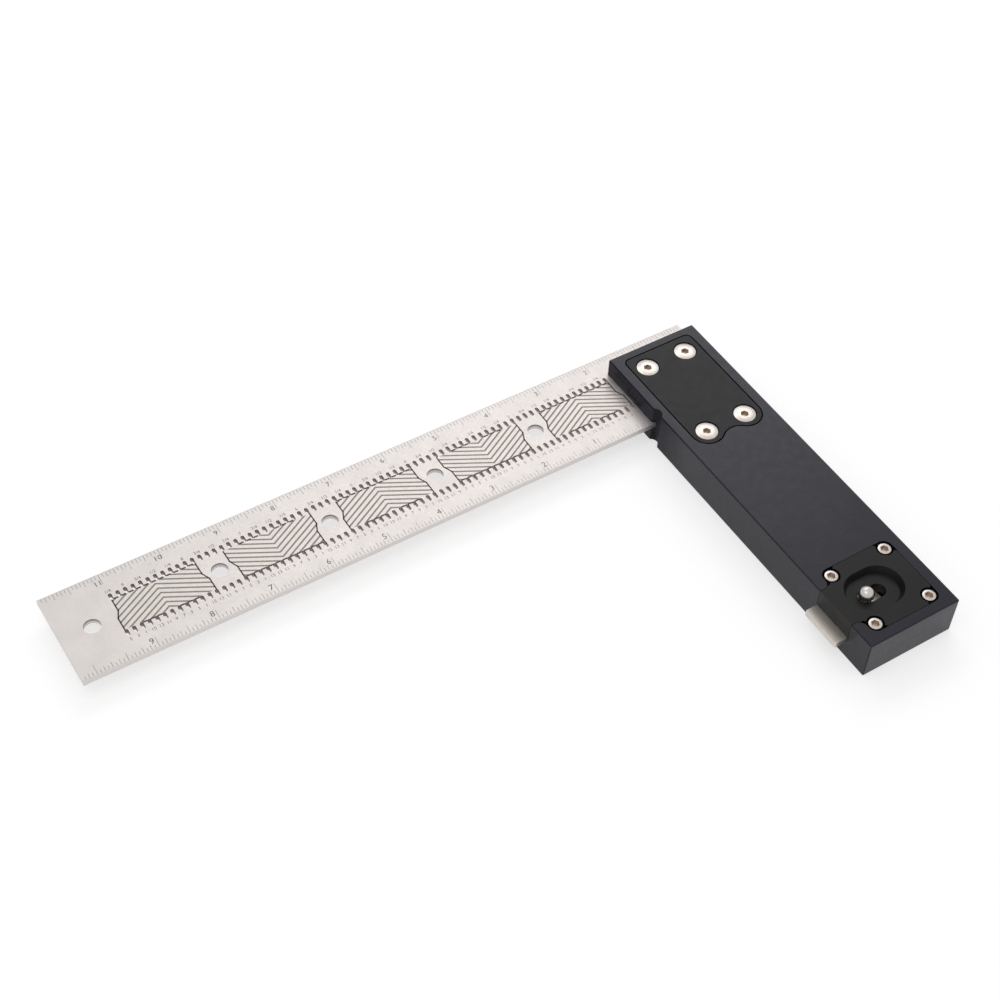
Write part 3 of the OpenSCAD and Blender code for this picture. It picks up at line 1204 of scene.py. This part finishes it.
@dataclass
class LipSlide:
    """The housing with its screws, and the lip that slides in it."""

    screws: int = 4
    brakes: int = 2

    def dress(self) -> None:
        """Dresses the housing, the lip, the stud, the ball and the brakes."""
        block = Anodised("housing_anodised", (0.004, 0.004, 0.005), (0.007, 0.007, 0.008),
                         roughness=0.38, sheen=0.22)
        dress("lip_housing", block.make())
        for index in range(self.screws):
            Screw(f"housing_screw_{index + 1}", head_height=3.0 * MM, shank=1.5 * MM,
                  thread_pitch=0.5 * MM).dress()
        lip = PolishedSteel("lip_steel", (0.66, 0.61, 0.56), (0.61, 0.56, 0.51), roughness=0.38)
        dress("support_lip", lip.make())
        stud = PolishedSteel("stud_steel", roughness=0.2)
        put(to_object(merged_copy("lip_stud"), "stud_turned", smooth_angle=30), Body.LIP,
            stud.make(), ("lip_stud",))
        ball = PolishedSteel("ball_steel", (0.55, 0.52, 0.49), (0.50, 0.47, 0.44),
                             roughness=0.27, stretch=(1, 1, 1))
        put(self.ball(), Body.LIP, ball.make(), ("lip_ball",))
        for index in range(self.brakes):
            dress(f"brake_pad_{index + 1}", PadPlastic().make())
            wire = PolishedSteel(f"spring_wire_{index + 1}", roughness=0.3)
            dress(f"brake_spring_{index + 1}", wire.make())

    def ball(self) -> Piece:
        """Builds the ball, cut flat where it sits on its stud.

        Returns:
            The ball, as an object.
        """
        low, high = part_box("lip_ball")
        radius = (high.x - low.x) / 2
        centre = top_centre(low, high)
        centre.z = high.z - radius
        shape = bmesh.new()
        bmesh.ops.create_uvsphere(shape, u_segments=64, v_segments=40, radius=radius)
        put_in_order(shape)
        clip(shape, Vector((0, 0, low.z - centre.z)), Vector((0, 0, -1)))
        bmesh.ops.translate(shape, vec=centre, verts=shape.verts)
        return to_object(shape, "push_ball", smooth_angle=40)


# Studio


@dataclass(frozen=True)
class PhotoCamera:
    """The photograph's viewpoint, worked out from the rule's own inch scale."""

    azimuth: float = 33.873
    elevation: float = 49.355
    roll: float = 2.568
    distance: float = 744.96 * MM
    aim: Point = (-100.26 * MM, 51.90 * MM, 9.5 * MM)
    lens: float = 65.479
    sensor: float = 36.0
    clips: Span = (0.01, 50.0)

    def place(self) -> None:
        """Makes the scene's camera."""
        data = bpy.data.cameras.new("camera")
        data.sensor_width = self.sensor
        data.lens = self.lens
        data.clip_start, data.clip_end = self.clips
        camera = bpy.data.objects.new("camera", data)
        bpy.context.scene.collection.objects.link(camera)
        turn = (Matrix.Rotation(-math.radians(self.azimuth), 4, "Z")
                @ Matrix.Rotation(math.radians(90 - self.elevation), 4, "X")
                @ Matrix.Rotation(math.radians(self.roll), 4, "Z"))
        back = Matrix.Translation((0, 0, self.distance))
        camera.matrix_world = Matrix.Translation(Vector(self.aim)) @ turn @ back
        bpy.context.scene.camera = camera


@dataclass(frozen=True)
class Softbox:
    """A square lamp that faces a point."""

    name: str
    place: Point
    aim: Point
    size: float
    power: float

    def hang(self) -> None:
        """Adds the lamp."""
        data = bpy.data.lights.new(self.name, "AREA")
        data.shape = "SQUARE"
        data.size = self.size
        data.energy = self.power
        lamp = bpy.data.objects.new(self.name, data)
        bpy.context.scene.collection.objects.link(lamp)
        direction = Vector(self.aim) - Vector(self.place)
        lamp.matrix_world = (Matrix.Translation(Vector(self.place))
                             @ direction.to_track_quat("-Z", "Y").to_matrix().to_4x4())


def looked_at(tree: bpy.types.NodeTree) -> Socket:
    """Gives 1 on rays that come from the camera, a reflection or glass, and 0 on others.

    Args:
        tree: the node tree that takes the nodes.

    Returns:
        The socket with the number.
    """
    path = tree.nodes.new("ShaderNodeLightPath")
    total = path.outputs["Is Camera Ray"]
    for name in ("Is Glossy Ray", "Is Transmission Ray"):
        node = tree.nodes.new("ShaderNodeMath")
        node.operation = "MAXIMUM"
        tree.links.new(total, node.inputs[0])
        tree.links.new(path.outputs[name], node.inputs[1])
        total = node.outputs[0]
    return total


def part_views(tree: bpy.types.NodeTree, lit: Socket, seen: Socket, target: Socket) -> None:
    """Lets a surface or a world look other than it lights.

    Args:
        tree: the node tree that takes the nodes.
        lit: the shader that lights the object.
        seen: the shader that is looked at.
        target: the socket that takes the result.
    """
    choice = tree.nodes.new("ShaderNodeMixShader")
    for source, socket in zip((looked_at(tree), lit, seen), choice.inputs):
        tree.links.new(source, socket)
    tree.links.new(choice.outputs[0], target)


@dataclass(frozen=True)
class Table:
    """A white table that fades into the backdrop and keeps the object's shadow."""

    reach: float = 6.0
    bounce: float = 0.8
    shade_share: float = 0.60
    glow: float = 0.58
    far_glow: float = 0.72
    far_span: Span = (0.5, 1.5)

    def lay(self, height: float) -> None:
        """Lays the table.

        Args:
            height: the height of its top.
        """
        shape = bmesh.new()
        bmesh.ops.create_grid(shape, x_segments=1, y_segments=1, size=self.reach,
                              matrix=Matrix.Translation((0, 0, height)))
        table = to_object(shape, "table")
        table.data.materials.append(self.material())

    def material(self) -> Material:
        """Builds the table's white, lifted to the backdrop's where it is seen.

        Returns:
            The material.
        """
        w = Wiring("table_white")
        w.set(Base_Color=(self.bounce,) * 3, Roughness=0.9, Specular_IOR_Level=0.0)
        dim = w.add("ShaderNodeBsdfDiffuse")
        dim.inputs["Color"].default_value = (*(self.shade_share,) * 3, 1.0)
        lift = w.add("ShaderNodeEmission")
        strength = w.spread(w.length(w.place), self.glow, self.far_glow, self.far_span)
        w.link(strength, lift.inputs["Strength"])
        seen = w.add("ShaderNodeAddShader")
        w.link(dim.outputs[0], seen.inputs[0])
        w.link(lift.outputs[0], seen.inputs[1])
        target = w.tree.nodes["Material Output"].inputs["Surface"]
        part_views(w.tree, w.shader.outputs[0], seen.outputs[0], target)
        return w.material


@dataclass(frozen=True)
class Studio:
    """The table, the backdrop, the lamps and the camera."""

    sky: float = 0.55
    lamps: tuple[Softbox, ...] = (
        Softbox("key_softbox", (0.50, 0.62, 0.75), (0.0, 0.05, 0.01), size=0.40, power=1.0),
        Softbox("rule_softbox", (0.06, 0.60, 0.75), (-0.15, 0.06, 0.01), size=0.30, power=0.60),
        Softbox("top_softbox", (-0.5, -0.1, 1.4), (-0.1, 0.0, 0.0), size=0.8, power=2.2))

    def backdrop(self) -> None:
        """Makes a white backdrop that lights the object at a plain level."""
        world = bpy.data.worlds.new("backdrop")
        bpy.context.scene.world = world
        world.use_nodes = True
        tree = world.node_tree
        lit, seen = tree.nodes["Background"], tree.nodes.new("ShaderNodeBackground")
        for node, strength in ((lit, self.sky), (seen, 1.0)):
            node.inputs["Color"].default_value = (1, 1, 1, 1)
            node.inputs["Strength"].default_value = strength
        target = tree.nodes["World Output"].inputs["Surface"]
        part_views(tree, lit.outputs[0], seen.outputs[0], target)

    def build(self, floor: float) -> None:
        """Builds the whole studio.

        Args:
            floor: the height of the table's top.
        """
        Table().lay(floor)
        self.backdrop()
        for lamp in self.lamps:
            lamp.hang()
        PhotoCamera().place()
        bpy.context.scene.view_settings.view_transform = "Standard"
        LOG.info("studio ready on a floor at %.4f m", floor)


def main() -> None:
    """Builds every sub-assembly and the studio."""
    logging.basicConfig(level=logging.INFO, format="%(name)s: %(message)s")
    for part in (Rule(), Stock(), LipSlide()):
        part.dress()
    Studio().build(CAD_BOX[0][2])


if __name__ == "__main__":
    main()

•••••

WHAT IS REQUIRED
Return nothing but the lines from the first line of the listing through the line with "brakes: int = 2", please, keeping every one of them unchanged.

RESULT FOR THIS TASK
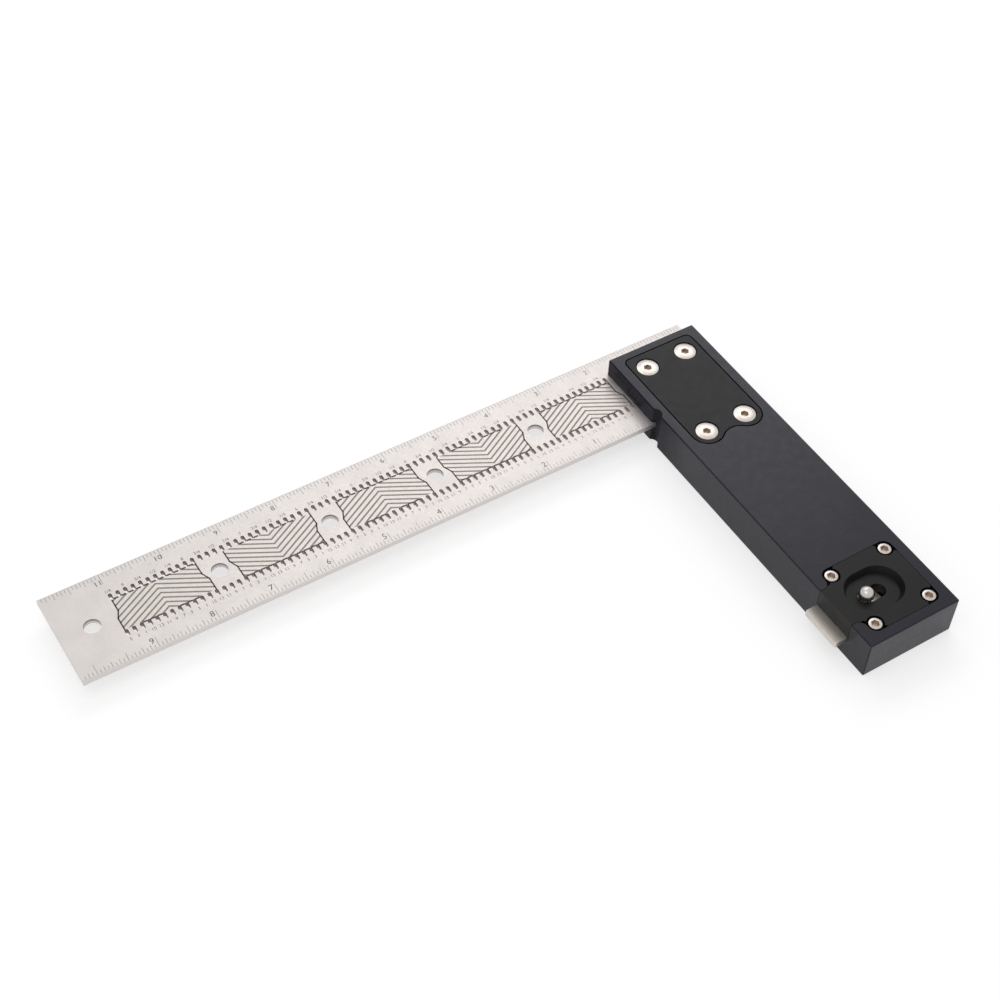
Write part 3 of the OpenSCAD and Blender code for this picture. It picks up at line 1204 of scene.py. This part finishes it.
@dataclass
class LipSlide:
    """The housing with its screws, and the lip that slides in it."""

    screws: int = 4
    brakes: int = 2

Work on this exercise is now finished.